Basuki Tjahaja Purnama (foto LaPresse)

Il modello indonesiano a rischio

Redazione

Il voto per il governatorato di Giacarta è un voto sulla laicità dello stato

Milioni di indonesiani, oggi, saranno chiamati alle urne per eleggere il governatore della capitale Giacarta. Non è un voto qualunque: a seconda di come andranno i risultati, il governo centrale del paese asiatico dovrà difendere la sua laicità messa alla prova dalla strategia degli estremisti. Sin dall’indipendenza nel 1945, l’Indonesia rivendica il principio, scritto anche nella Costituzione, della “unità nella diversità”. Un principio più unico che raro, nei paesi a maggioranza musulmana, che da sempre protegge il pluralismo etnico e religioso. E’ per questo che nei paesi asiatici, anche quelli non toccati dal problema del fondamentalismo religioso, l’Indonesia è considerata il paese chiave per la stabilità del sud-est asiatico. Eppure il caso dell’attuale governatore della capitale, Basuki Tjahaja Purnama detto Ahok, rischia di mettere in discussione la peculiarità dell’Indonesia.
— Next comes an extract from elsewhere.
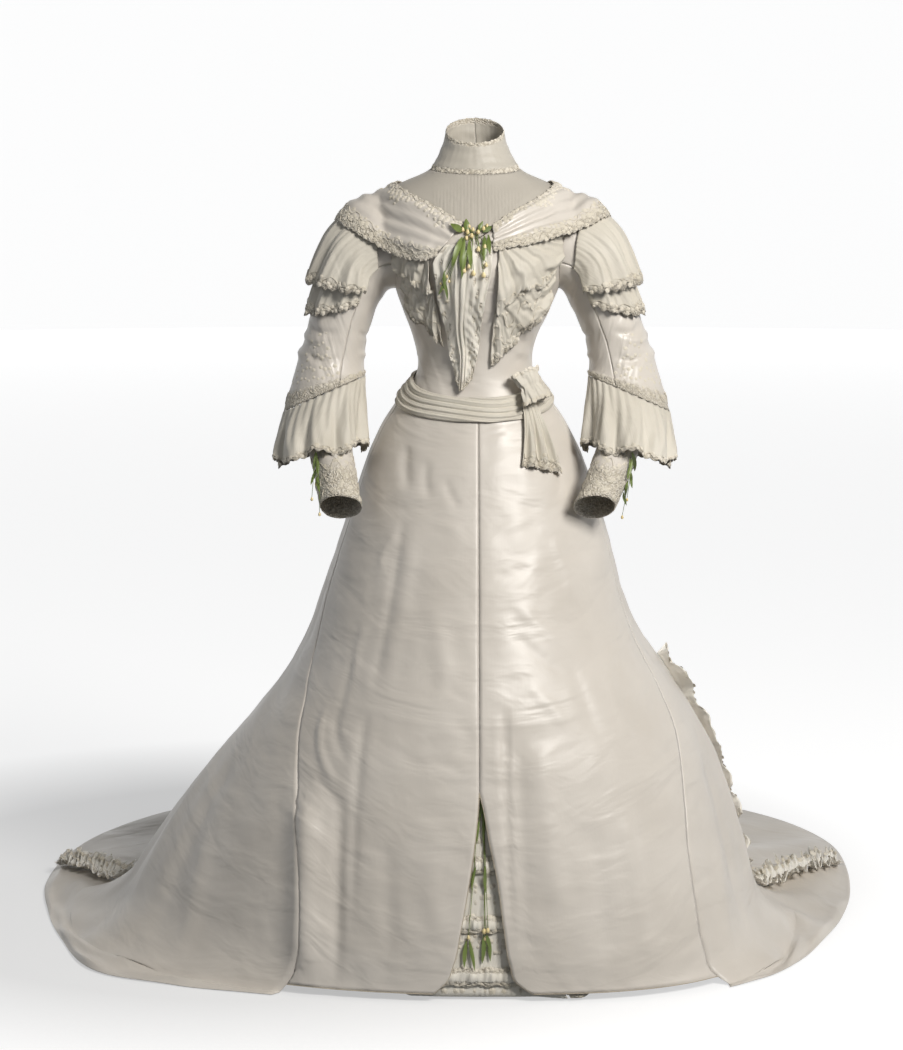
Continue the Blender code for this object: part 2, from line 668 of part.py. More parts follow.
def bodice():
    """Front and back of the bodice, with armholes in their side edges, and the yoke above."""
    low = ARMHOLE_MIDDLE - ARMHOLE_HALF
    turns = np.radians(np.linspace(180, 0, 9))
    levels = ARMHOLE_MIDDLE + ARMHOLE_HALF * np.cos(turns)
    share = np.concatenate([(levels - low) / (SHOULDER_TOP - low), [1.0]])
    notch = np.concatenate([ARMHOLE_WIDTH * np.sin(turns), [0.0]])
    lower = np.array([0, 0.11, 0.24, 0.42, 0.70])

    def panel(across, front):
        """Rows of angles and heights for columns from 0 to 1 of a quarter or a half."""
        across = across[None, :]
        edge = 90 - notch if front else 90 + notch
        inside = 0.0 if front else 180.0
        upper_angle = inside + (edge[:, None] - inside) * np.abs(across)
        lower_angle = inside + (90 - inside) * np.abs(across) + 0 * lower[:, None]
        angle = np.concatenate([lower_angle, upper_angle]) * np.where(across < 0, -1, 1)
        start = waist(angle[:5])
        h_low = start + (low - start) * lower[:, None]
        h_up = low + share[:, None] * (neckline(angle[5:]) - low)
        return angle, np.concatenate([h_low, h_up])

    def built(name, angle, height, **gaps):
        outer = on_body(angle, height, np.zeros(angle.shape))
        inner = on_body(angle, height, np.full(angle.shape, -SATIN))
        wall(name, SATIN_LOOK, *narrowed(outer, inner, **gaps))

    angle, height = panel(np.linspace(-1, 1, 13), True)
    built("bodice_front", angle, height, left=SEAM / 2, right=SEAM / 2, bottom=NECK_GAP)
    for side, name in ((-1, "left"), (1, "right")):
        angle, height = panel(np.linspace(0, 1, 7), False)
        gaps = dict(left=SEAM / 2, right=SEAM / 2, bottom=NECK_GAP)
        built(f"bodice_back_{name}", side * angle, height, **gaps)

    def yoke(name, angles, tucks):
        angle, share = grid(angles, [0, 0.5, 1])
        start = neckline(180 - np.abs(180 - np.abs(angle)))
        height = start + (collar_base(angle) - start) * share
        rise = np.zeros(angle.shape)
        if tucks:
            rise[:, 3:-2:2] = PINTUCK_RISE * (1 - 0.5 * share[:, 3:-2:2])
        outer = on_body(angle, height, rise)
        inner = on_body(angle, height, np.full(angle.shape, -SHEER))
        gaps = dict(left=SEAM / 2, right=SEAM / 2, top=SEAM / 2, bottom=SEAM)
        wall(name, SHEER_LOOK, *narrowed(outer, inner, **gaps))

    tucked = np.linspace(-PINTUCK_SPAN, PINTUCK_SPAN, 2 * PINTUCKS + 1)
    yoke("yoke_front", [-90, -78, *tucked, 78, 90], True)
    yoke("yoke_back", np.linspace(90, 270, 17), False)

    angle, share = grid(np.linspace(-179.8, 179.8, 23), np.linspace(0, 1, 2 * COLLAR_BANDS + 1))
    p, n = collar(angle, share), normals(collar, angle, share, 0.5, 0.01)
    rise = np.where(np.arange(2 * COLLAR_BANDS + 1)[:, None] % 2 == 1, COLLAR_BAND_RISE, 0)
    wall("collar", LACE_LOOK, p + n * rise[..., None], p - n * SHEER)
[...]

Candidato alle elezioni e delfino dell’attuale presidente Joko Widodo, è di origini cinesi e cristiano.

 

Quando ha annunciato la sua candidatura i gruppi islamici più integralisti hanno indetto una serie di manifestazioni mobilitando gran parte del mondo musulmano: non vogliamo un infedele al governo. Poi l’accusa di blasfemia: in un comizio Ahok ha citato un versetto del Corano per dimostrare il principio di laicità dello stato, ed è stato messo sotto processo. A niente sono serviti gli inviti del presidente Jokowi alla moderazione. Quello che decideranno i residenti di Giacarta oggi – la maggioranza apprezza il lavoro da amministratore di Ahok – potrebbe diventare un precedente importante negli equilibri asiatici.